I'm so happy! I set up my new Critter Nation cage last night and moved Koko and my 3 newer rats, Lily, Rue, and Piper, into it together. They all seem to love the cage, but I'm especially happy that the introduction has gone well enough that they can live together. It's just so wonderful to see Koko sleeping and playing with rats again after several months of living alone .

We haven't quite finished setting up the cage (we have more ledges and pvc pipe to put up), but here's a video of the rats exploring what we've set up so far.


----------



## ilovemyfatcat (Apr 14, 2012)

Wow! It's nice!
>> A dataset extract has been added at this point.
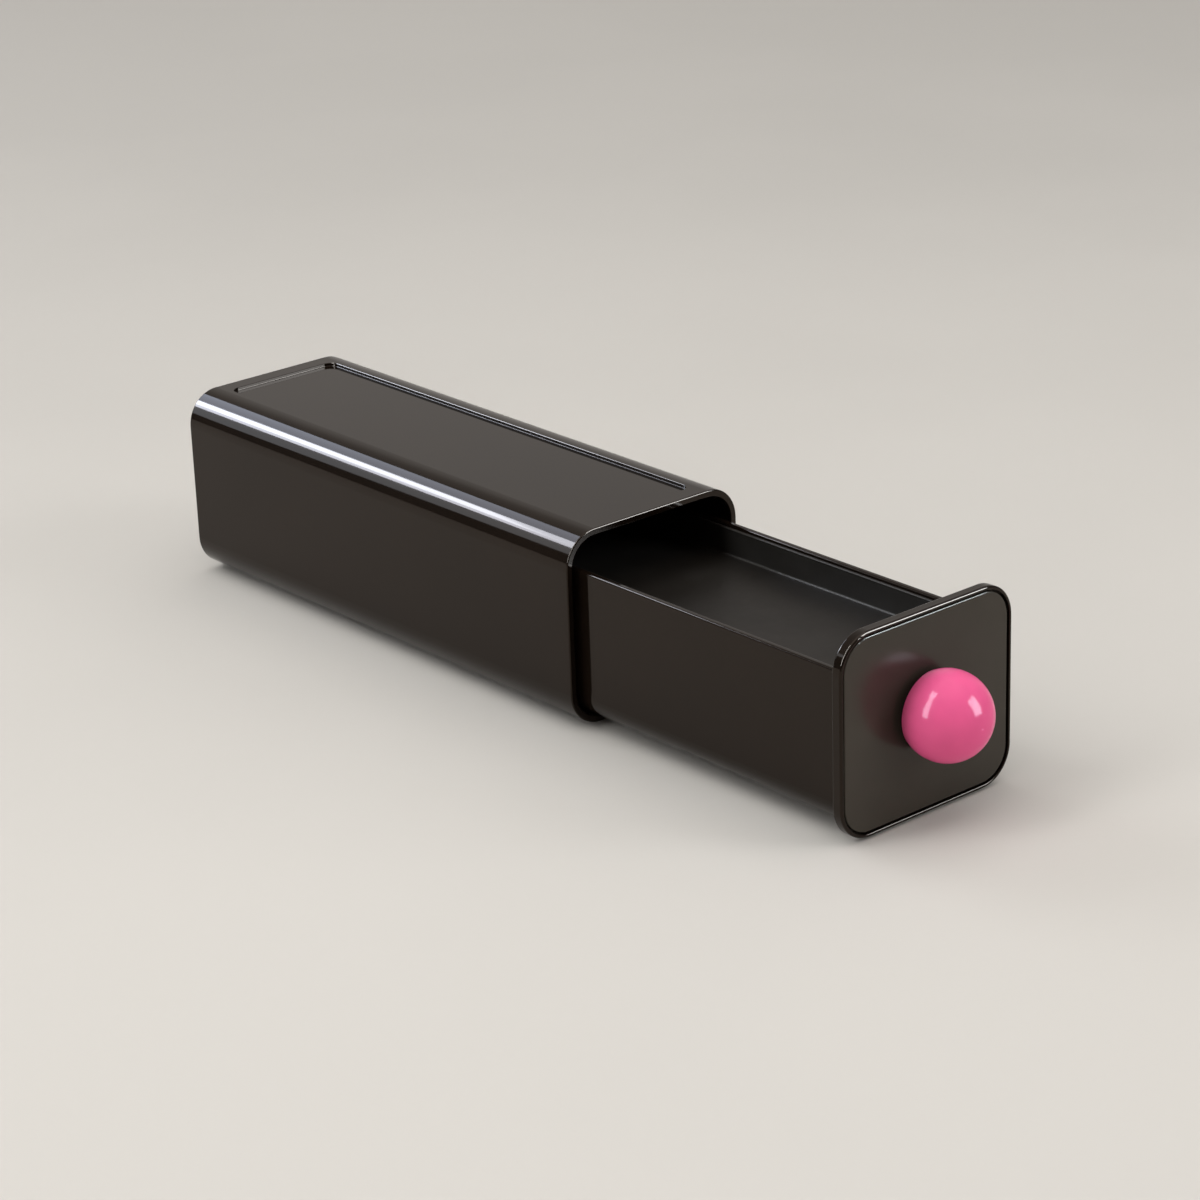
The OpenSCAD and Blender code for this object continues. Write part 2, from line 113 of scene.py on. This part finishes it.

Packed full of colorful,fun, exciting toys for them to play with!


----------



## Priscilla'sMom (May 28, 2012)

Looks great! I'm ordering one today. How is the bar spacing? Good for 6 week old ratties? I currently have a ferret nation cage that I had to screen in because when they were smaller, they could squeeze through the bars. I'm expanding, so I want another cage, though this one will save me some time and money!


----------



## RatMama13 (Aug 20, 2011)

I'm so jealous! I barely have room for my rat manor where we are at now. One day I'd love to have a double critter nation!


----------



## JessyGene (Feb 27, 2012)

Priscilla'sMom said:


> Looks great! I'm ordering one today. How is the bar spacing? Good for 6 week old ratties? I currently have a ferret nation cage that I had to screen in because when they were smaller, they could squeeze through the bars. I'm expanding, so I want another cage, though this one will save me some time and money!


It is definitely fine for 6 weeks old rats. The spacing is 1/2 inch so they cant squeeze out. Your rats are gonna love it!


----------



## Priscilla'sMom (May 28, 2012)

Cant wait! Ordering one tomorrow! I know my current ratties love the Ferret Nation cage. SO much room to decorate it and put fun stuff in it. I have the girls in the top half, boys in the bottom half. Once I get another cage they will each have a whole cage to themselves. I also love that you can close off and make to seperate cages. Great for when adding new ratties to the family.


----------



## EleashaC (Jan 30, 2012)

Oh, my GOD, your rats are adorable! <3 And your cage is so cool! I'm incredibly jealous.  Lovely job decorating, too; I want to climb in there and explore!


----------